一首目。上の句だけならただの挨拶だが、下の句に独自性がある。「魂をやしなって行こう」。
二首目。「老い」を感じる新年。二句目以降のありようが愚痴になるのを防いでいる。自己をいとおしんでいる。
三首目。茂吉はよほど納豆や納豆餅が好きだったらしい。作品のなかに幾度も出てくる。「ともしび」の中に、火災の焼け跡で納豆餅を喰う作品があるが、ありあわせのものを食べたのではなく、癒されていたのだろう。この作品は年の暮れに餅を食べているのだ。新年が待ち切れなかったのかも知れぬ。
四首目。「愛染」は煩悩のことだが、男女の愛情に使われることもある。この場合は煩悩だろう。「もう煩悩に悩む年齢ではなくなった」と自分に言い聞かせている。
五首目・六首目・七首目。昔は「数え」で年齢をあらわした。誕生して1歳。そのあと新年を迎える度に1歳ずつ増して行く。(12月31日生まれの子は翌日には2歳となる。)新年に年齢を重ねていくという思いが強かったのだろう。60歳を過ぎてからこうした作品が見え始める。当然「残生」も思っていたに違いない。
さて今年も年賀状を沢山頂いた。さまざまな人からさまざまな内容のものだった。
先ずは短歌関係者。昨年出した「オリオンの剣」の反響あり、病気見舞いあり、ブログの内容に関するものあり。なかには、このブログの記事を「斎藤茂吉辞典」のように読んでいる人もいた。
次に学校時代の友人たちからのもの。幼稚園時代からの付き合いの人もいる。やはり病気見舞いが多かったが、なかには「いい仕事」をしていると言外に判るものもあった。懐かしくもあり、嬉しくもありだ。
それから様々な分野の研究者の方からのもの。このブログの「歴史に関するコラム」や「身辺雑感」に関してのコメントが書いてあった。記事の内容がNGOの活動のお役にもたっているらしい。

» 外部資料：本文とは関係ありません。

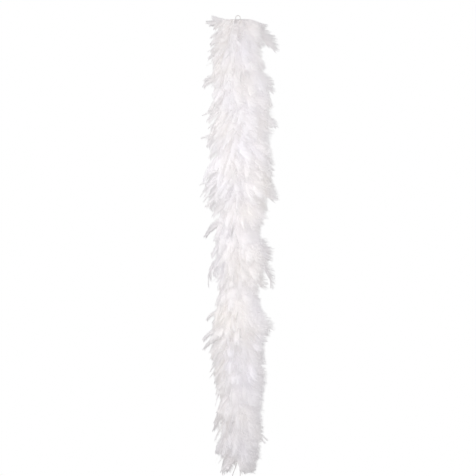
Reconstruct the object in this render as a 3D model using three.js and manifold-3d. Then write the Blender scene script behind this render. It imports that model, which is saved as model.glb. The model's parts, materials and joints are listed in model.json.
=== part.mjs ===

最後に年賀状のかわりに歌集を送って来られた方もいて、早速返事を書いた。
年1回の挨拶。もう何年もあっていないのに「今年もよろしく」という。20代のころはこれに抵抗があったが、ようやく意味がわかった。つまり「今年もお互いにがんばろうぜ」「今年もそれぞれの生きている場でがんばりましょう」ということだ。
ローマ神話にロードス島の話がある。
「ロードス島では誰もが空を飛べる。行きたいなあ。」
「ここで飛んでみろ。」
ただそれだけだが、人は自分が生きているところで踏みとどまるしかない。そこで様々な感情を持ちながら生きているから人間なのだ。
今年も年賀状が作歌意欲を刺激し、僕にとってのよき薬となったようだ。